Even if MPL does fail, though, at least we'll know why -- right? Wrong. For the first time ever, a spacecraft will have no radio contact of any sort with Earth during its landing sequence -- even the rudimentary kinds of signals that Mars Pathfinder sent immediately on "bounce down" were able to indicate that its landing had been successful.

However, as the landing site is so near Mars' south pole, the Lander's low-gain antenna isn't properly aligned to allow even simple low-power signals to be sent to Earth -- let alone any engineering telemetry on the functioning of the craft's systems.

After separating from its cruise stage, the craft won't reestablish radio contact with Earth until fully 20 minutes after the landing (set for noon Pacific time), at which time it is scheduled to finish pointing its small dish antenna at Earth to allow direct contact.

Later, it will start using its low-gain UHF antenna to communicate larger amounts of data to the Mars Global Surveyor, which will in turn relay it to Earth -- but, for several reasons, MGS can't be used for that purpose until several days after the landing.

If MPL's landing fails, we'll never know why -- whether it's a design flaw in the craft, or simply an unavoidable landing on bad terrain.

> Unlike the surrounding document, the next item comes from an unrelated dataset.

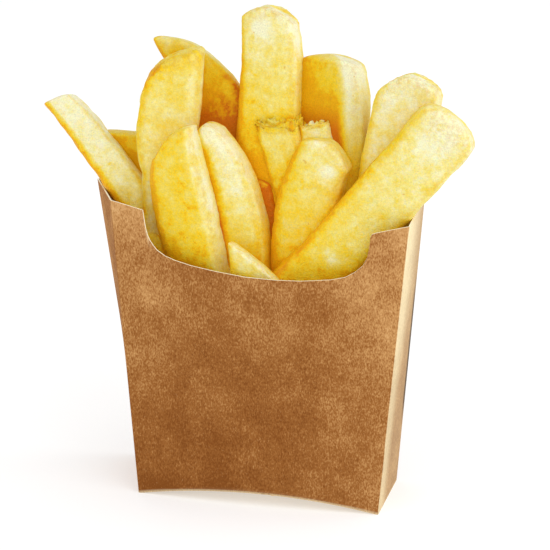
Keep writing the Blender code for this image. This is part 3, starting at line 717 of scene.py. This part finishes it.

It will be a replay of the loss of the Mars Observer spacecraft during a brief planned period of radio silence, which forced its accident review board to come up with several possible failure causes and try to guess which was most likely.

Again, this is not reassuring. It's too late to do anything about this with MPL; but for this author it is hoped that by the time of the next landing mission in 2002, NASA will have modified the lander so that it can send engineering data to one of the Mars orbiting spacecraft that are already scheduled to regularly receive data from it after the landing.

In any case, given the number of unknowns in MPL's landing, there will be even more reasons than usual for us to hold our breaths until that confirmatory signal comes through -- or not.